Problem statement:
Quote, with no changes, the lines that run from the top of the material to the line with "return swell +", both included.

==================================================

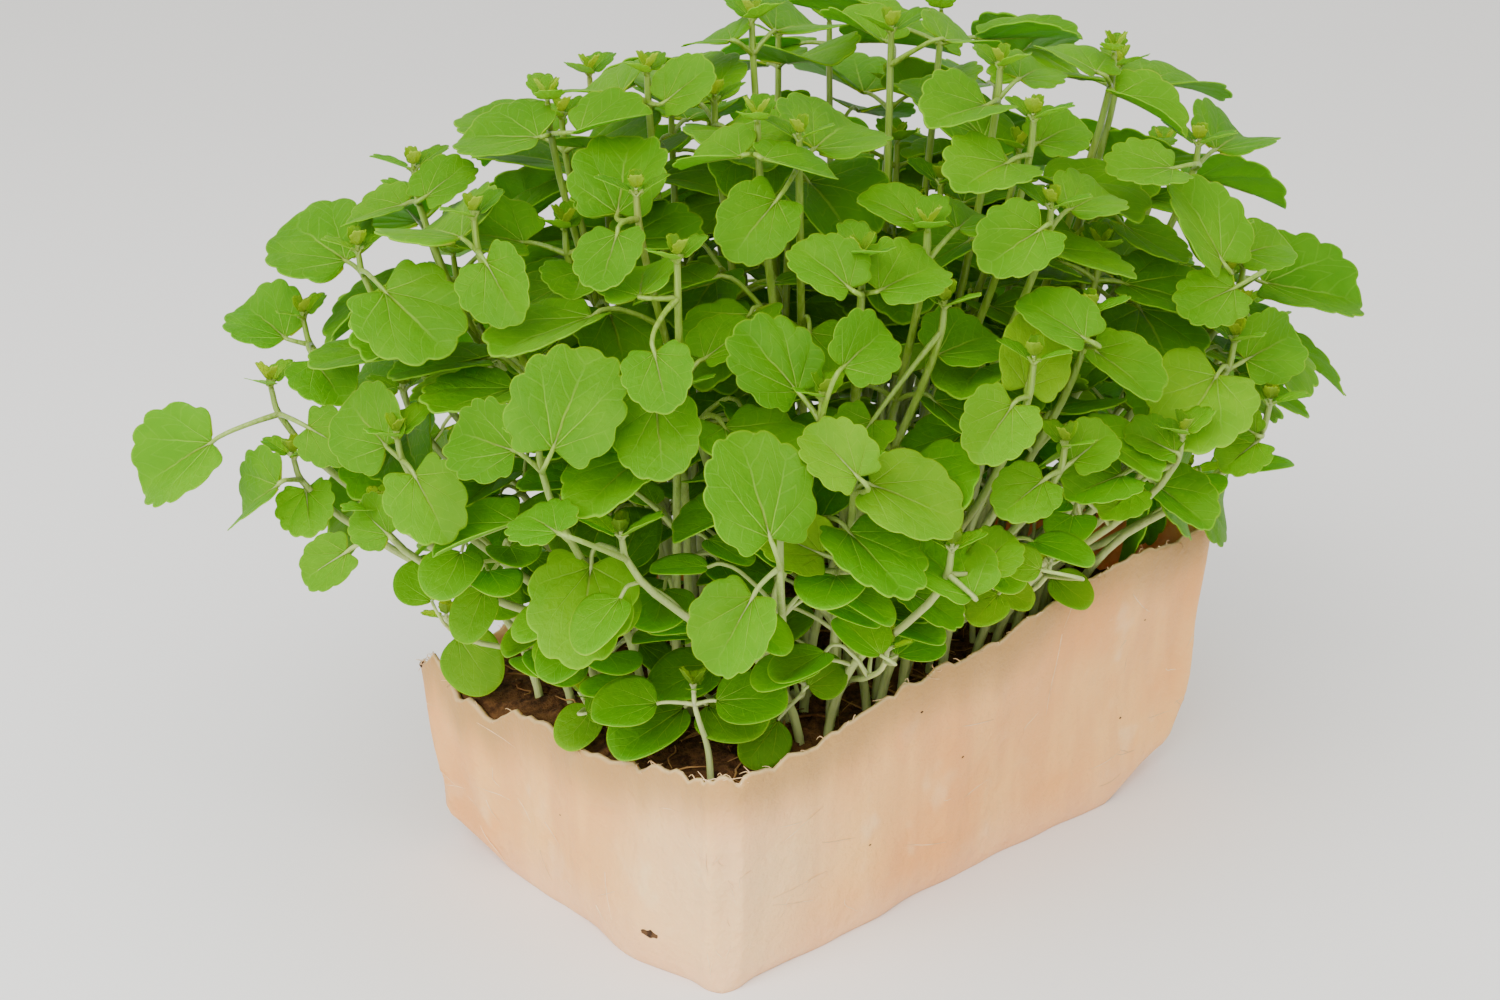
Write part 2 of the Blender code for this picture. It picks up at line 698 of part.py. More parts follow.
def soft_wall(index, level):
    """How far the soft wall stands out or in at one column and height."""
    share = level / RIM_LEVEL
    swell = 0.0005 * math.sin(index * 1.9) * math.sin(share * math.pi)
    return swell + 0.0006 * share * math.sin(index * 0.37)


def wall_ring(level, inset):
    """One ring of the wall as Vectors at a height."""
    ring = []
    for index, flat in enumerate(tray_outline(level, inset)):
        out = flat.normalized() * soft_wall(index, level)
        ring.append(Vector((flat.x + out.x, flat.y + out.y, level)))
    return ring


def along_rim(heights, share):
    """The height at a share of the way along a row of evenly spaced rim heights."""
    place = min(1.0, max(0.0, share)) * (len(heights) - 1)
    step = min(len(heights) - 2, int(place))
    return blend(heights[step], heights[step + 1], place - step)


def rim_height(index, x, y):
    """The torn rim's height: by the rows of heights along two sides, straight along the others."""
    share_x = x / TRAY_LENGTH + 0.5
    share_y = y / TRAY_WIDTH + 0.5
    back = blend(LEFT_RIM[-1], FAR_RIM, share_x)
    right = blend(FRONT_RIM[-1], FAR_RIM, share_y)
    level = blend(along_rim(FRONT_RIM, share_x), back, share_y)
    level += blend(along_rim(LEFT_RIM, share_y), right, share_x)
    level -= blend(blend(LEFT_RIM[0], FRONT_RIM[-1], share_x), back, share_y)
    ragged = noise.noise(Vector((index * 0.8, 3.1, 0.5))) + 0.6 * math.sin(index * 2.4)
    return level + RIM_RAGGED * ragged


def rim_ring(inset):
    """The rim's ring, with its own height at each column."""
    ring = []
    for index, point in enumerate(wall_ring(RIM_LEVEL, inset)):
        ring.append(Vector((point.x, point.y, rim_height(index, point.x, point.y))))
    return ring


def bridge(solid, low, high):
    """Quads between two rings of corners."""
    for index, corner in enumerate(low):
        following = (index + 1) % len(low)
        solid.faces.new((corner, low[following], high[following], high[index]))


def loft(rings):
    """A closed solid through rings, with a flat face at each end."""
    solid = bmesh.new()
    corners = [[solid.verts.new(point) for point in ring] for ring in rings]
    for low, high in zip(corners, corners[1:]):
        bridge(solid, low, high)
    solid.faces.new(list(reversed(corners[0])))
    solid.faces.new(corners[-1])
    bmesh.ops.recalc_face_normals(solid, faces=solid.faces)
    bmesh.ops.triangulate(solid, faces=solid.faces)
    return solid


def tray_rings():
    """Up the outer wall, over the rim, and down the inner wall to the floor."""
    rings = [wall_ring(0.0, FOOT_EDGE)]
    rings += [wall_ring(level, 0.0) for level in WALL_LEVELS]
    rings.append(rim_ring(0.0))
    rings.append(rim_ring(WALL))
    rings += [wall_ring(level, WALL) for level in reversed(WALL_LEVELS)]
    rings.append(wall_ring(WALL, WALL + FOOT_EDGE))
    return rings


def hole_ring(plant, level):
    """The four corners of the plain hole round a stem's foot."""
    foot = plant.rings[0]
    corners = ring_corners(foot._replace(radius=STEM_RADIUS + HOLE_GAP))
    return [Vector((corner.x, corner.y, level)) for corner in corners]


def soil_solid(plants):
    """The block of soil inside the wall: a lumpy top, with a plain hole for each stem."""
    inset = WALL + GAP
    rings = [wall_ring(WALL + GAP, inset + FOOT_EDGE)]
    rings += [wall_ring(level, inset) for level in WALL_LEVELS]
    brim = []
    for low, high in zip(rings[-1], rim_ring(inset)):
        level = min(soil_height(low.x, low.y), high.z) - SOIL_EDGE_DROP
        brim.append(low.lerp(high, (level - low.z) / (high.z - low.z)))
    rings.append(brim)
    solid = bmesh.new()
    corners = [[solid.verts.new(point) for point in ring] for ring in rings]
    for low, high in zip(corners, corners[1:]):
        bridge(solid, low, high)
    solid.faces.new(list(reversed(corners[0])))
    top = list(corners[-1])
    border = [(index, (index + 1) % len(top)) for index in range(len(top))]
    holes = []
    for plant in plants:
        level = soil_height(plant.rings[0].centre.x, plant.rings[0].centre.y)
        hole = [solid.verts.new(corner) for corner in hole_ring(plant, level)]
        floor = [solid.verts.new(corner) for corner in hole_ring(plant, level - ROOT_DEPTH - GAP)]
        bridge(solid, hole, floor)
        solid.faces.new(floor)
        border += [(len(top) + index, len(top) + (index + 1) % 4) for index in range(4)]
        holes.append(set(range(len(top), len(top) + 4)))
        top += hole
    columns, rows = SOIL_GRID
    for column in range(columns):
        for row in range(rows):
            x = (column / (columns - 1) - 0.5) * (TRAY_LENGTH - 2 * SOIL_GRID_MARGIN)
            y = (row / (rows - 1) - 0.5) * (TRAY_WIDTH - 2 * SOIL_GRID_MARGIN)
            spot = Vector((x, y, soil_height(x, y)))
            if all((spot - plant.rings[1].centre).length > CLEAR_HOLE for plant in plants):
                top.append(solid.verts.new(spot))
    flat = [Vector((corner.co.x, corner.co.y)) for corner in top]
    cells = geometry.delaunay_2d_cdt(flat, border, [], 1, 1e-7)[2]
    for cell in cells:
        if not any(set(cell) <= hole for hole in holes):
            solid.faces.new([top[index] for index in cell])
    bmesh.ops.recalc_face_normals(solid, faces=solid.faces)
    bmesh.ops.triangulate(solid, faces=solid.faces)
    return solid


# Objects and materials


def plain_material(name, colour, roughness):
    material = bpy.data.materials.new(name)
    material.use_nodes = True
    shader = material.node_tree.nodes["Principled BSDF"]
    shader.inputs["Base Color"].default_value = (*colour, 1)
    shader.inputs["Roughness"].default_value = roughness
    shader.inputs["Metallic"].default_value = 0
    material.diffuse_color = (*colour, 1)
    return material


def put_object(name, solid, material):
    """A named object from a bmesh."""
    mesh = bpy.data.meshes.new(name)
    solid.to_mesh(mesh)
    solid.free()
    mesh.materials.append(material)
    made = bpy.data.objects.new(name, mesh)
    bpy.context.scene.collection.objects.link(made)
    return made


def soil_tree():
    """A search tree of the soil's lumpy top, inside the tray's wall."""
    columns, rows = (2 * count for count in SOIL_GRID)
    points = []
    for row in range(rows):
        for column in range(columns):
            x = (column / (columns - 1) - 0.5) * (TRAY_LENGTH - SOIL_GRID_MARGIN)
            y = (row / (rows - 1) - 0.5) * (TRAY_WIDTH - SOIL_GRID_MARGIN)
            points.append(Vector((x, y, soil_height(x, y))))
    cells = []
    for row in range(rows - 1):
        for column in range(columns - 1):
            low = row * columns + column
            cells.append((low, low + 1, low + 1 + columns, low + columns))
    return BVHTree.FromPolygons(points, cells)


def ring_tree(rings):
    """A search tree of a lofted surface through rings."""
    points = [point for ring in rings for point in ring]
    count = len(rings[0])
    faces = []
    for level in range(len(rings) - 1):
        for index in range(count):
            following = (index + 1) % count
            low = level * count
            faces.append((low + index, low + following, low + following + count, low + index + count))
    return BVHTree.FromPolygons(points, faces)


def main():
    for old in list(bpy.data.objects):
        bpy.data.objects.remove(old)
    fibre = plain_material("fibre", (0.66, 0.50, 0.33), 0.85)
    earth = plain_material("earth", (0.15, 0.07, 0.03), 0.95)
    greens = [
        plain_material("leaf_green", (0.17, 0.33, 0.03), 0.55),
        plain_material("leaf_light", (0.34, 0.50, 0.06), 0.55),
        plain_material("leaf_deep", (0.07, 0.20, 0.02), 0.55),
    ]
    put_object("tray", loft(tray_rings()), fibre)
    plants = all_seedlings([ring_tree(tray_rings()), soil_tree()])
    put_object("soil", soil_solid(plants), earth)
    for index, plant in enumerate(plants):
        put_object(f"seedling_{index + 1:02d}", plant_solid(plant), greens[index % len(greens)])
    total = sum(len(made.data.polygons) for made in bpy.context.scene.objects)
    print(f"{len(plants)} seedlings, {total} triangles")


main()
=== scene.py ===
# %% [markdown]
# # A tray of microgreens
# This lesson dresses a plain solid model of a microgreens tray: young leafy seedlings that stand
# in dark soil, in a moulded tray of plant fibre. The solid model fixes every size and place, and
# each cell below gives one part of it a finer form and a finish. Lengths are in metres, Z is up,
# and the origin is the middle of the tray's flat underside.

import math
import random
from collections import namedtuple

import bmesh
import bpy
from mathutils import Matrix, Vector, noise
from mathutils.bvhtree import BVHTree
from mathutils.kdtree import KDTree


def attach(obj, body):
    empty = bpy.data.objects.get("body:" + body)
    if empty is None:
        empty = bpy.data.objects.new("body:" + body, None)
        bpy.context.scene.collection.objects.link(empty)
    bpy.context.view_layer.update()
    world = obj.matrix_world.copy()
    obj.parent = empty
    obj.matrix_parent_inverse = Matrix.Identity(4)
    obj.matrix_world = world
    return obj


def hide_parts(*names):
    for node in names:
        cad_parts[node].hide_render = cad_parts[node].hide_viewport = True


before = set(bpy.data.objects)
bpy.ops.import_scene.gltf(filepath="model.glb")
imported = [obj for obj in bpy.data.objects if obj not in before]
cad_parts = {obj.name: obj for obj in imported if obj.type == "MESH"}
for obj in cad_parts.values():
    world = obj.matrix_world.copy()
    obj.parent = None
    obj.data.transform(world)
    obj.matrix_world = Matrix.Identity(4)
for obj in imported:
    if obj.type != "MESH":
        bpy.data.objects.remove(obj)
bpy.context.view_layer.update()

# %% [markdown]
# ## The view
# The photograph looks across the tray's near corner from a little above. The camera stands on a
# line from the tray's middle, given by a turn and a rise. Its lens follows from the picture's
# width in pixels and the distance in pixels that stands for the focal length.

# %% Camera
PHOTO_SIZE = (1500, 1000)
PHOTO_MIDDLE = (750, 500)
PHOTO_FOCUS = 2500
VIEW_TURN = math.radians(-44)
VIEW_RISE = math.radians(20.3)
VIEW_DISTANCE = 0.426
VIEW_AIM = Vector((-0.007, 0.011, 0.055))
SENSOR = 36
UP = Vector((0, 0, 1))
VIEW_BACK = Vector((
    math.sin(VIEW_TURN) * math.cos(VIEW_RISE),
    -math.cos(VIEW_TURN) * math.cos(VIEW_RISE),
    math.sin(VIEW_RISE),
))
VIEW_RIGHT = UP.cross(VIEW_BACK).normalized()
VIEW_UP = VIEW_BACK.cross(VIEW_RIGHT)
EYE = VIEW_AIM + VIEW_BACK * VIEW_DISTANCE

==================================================

Answer for the task:
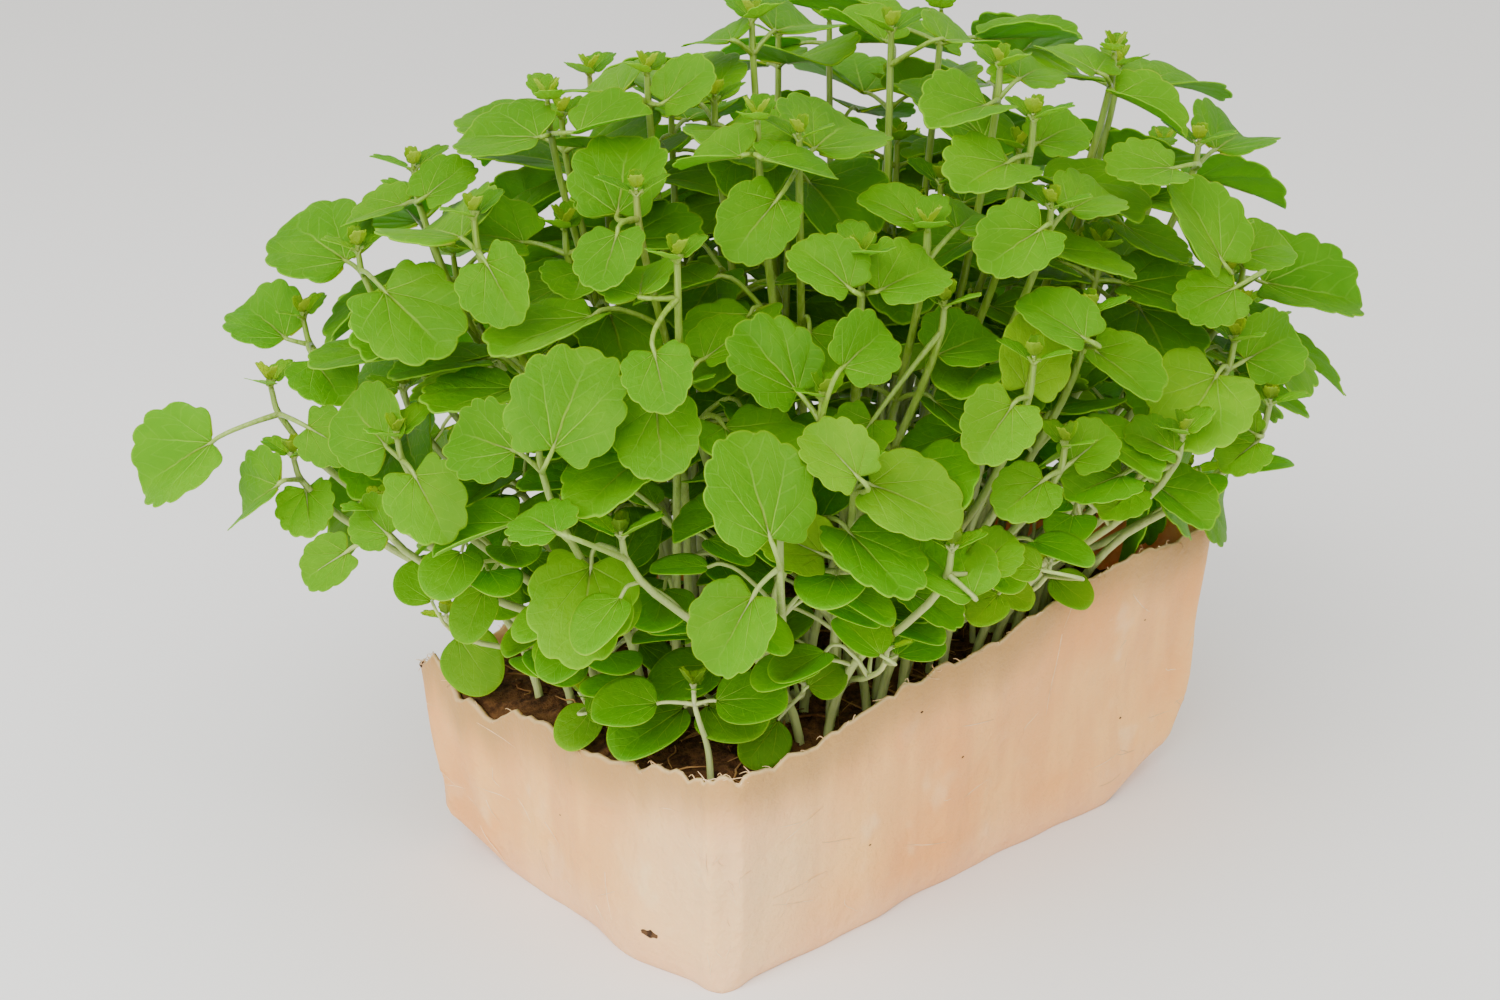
Write part 2 of the Blender code for this picture. It picks up at line 698 of part.py. More parts follow.
def soft_wall(index, level):
    """How far the soft wall stands out or in at one column and height."""
    share = level / RIM_LEVEL
    swell = 0.0005 * math.sin(index * 1.9) * math.sin(share * math.pi)
    return swell + 0.0006 * share * math.sin(index * 0.37)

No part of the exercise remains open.